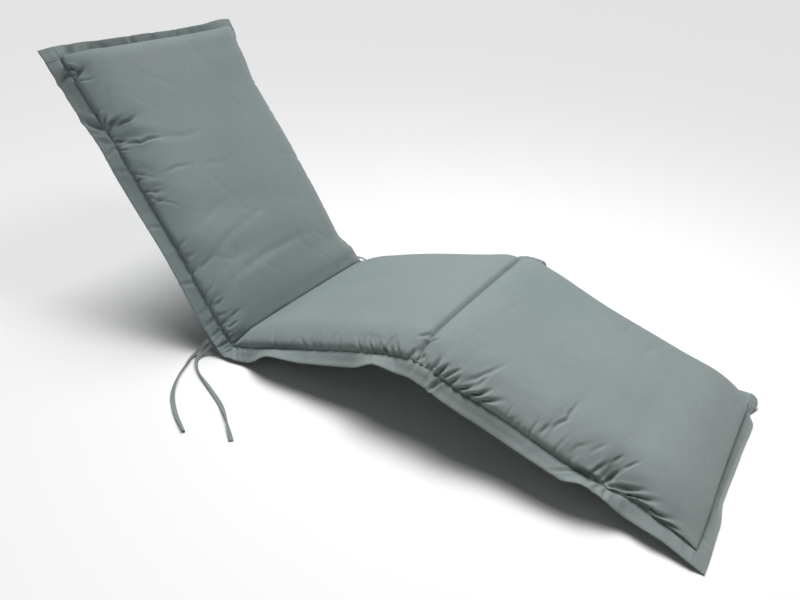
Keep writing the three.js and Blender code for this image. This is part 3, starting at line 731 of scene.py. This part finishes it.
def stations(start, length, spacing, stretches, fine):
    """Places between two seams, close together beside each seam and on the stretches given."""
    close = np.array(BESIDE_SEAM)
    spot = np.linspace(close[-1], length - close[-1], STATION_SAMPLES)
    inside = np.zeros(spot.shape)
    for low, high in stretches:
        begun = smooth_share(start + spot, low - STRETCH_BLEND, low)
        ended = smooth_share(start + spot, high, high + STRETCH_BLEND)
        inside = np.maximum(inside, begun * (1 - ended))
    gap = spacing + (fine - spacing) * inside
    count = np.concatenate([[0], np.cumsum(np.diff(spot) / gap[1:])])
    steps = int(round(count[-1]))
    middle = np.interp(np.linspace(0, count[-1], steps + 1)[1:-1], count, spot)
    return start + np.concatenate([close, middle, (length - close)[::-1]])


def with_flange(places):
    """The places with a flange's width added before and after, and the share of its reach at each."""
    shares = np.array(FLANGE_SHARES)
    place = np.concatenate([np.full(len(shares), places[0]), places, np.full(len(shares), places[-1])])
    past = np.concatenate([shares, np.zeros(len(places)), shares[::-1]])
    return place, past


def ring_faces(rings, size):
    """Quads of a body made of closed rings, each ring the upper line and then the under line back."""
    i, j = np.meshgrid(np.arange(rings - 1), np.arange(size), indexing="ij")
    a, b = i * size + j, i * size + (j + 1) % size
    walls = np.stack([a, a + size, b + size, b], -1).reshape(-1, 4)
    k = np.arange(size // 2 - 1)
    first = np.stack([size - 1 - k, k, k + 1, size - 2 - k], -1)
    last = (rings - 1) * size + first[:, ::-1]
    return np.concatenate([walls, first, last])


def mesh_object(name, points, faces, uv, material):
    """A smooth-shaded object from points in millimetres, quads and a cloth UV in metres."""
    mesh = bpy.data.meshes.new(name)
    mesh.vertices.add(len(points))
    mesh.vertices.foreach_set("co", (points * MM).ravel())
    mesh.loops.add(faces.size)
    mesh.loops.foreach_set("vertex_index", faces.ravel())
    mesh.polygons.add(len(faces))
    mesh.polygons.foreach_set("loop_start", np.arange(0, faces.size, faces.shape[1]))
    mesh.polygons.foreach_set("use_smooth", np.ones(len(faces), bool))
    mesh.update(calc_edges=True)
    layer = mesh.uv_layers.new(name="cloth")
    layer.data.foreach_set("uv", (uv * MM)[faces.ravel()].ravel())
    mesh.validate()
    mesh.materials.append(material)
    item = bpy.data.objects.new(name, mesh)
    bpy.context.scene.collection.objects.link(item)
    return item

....

> **Job**: Quote the listing word for word from its first line through the line in which "return start +" appears.

> **Finished exercise**:
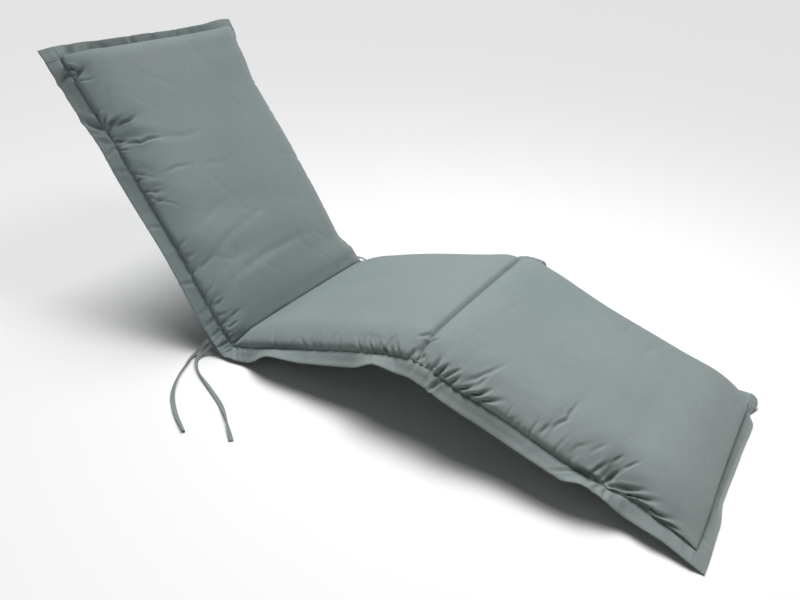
Keep writing the three.js and Blender code for this image. This is part 3, starting at line 731 of scene.py. This part finishes it.
def stations(start, length, spacing, stretches, fine):
    """Places between two seams, close together beside each seam and on the stretches given."""
    close = np.array(BESIDE_SEAM)
    spot = np.linspace(close[-1], length - close[-1], STATION_SAMPLES)
    inside = np.zeros(spot.shape)
    for low, high in stretches:
        begun = smooth_share(start + spot, low - STRETCH_BLEND, low)
        ended = smooth_share(start + spot, high, high + STRETCH_BLEND)
        inside = np.maximum(inside, begun * (1 - ended))
    gap = spacing + (fine - spacing) * inside
    count = np.concatenate([[0], np.cumsum(np.diff(spot) / gap[1:])])
    steps = int(round(count[-1]))
    middle = np.interp(np.linspace(0, count[-1], steps + 1)[1:-1], count, spot)
    return start + np.concatenate([close, middle, (length - close)[::-1]])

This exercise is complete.